Detailed Narrative
Q4 FY26 Financial Performance Overview
G R Infraprojects reported a standalone revenue from operations of INR2,521 crores for Q4 FY26, marking a 27% year-over-year growth. For the full fiscal year 2026, standalone revenue reached INR7,620 crores, up 17% YoY, primarily driven by oil & gas and power transmission projects. However, standalone EBITDA margin for Q4 FY26 declined to 10.85% from 17.5% in Q4 FY25, mainly due to the absence of one-time📎 claims income from the prior year and higher construction costs. Consolidated PAT for Q4 FY26 also decreased to INR209.86 crores from INR403 crores in Q4 FY25.
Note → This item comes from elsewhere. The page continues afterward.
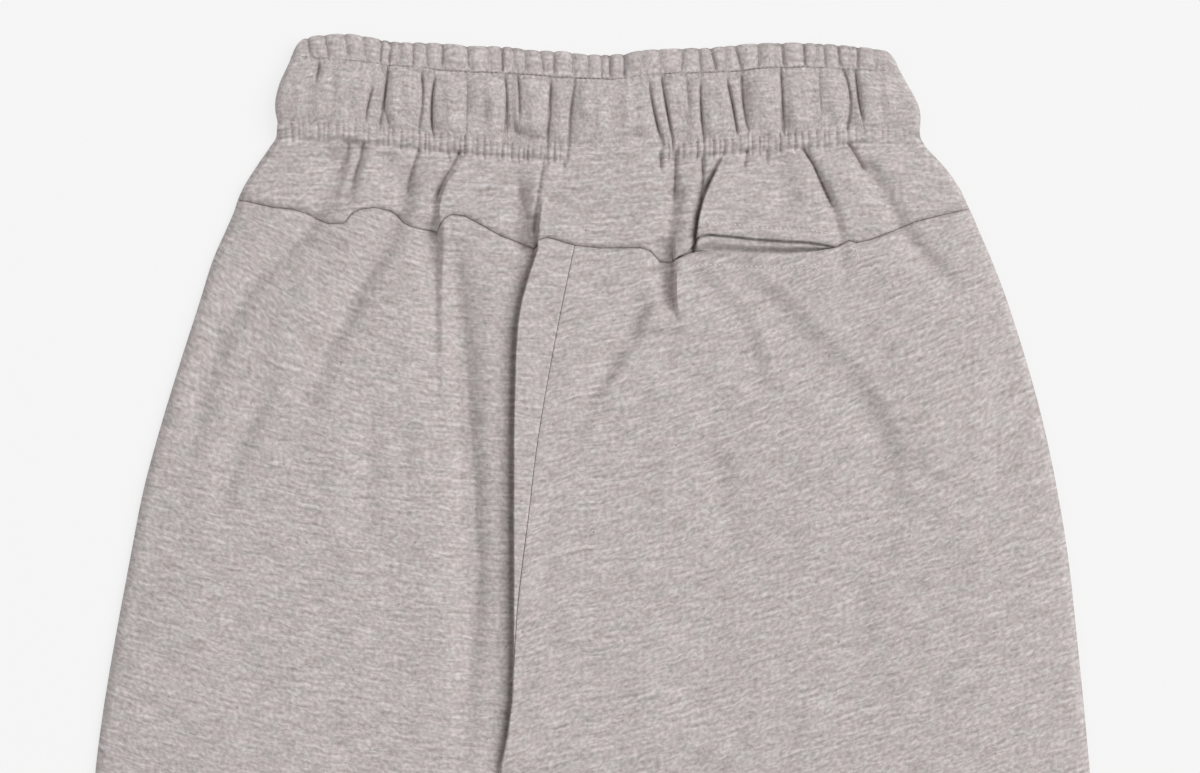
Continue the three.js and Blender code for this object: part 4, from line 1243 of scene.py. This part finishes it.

Robust Order Book and Diversified Inflow Targets
The company's order book stood strong at approximately INR26,470 crores as of March 2026, with an additional INR13,500 crores in bids yet to be opened. In FY26, new orders worth INR10,700 crores were secured, including INR5,500 crores in Q4 from one tunnel and two HAM road projects. For FY27, G R Infraprojects targets new order wins of INR20,000-22,000 crores, with significant contributions expected from transport (INR12,000-14,000 crores), power transmission (INR5,000 crores), tunnels & hydro (INR2,000-3,000 crores), and oil & gas (INR1,000-1,200 crores), reflecting a strategic diversification beyond its traditional road sector focus.
Strong Balance Sheet and Capital Allocation
G R Infraprojects maintained a healthy balance sheet, reducing debt by approximately INR262 crores in FY26, resulting in a standalone debt-to-equity ratio of 0.03 times. Consolidated debt-to-equity stood at 0.52x with INR4,845 crores in outstanding borrowings. The company plans a capital expenditure of INR300-350 crores for FY27, primarily for tunnel and power transmission projects. Additionally, INR1,000 crores is expected as promoter contribution for HAM and BOT projects in FY27, out of a total balance of INR3,486 crores.
Asset Monetization and InvIT Strategy
The company successfully monetized four HAM assets to Indus Infra Trust for a total consideration of INR321 crores, generating an exceptional gain📎 of INR253 crores (INR182 crores net of tax). While INR63 crores of deferred consideration from this monetization is recognized as profit, it is yet to be received in cash due to pending SPV-level settlements by NHAI. G R Infraprojects intends to continue transferring 3-4 completed projects to InvITs annually, with valuations typically ranging from 1.25 to 2.25 times based on cash flow discounting.
Operational Challenges: Margins and Working Capital
Geopolitical tensions and volatile crude prices, reaching USD126 per barrel in April 2026, significantly impacted project costs, with approximately 40% of highway/road project costs being sensitive to fuel and bitumen prices. Management noted that while normal contracts include pass-through mechanisms, the current abnormal situation makes it challenging to fully recover these costs, leading to margin pressure. Working capital days increased to 128 days from 117 days in FY25, primarily due to higher debtors' days, indicating a need for improved cash flow management.
Project Updates and Execution Outlook
The BSNL project is awaiting Right of Way (ROW) clearance, which is expected in the next month, with execution to commence thereafter. The Agra-Gwalior BOT project, though delayed, shows no signs of termination from NHAI, and an appointed date is anticipated by September end. Two MSRDC projects that were previously L1 bids, including one Pune Ring Road and one Nagpur-Chandrapur project, were cancelled and are now out of the order book. The company is currently executing the Western Pune Ring Road project, with work in progress.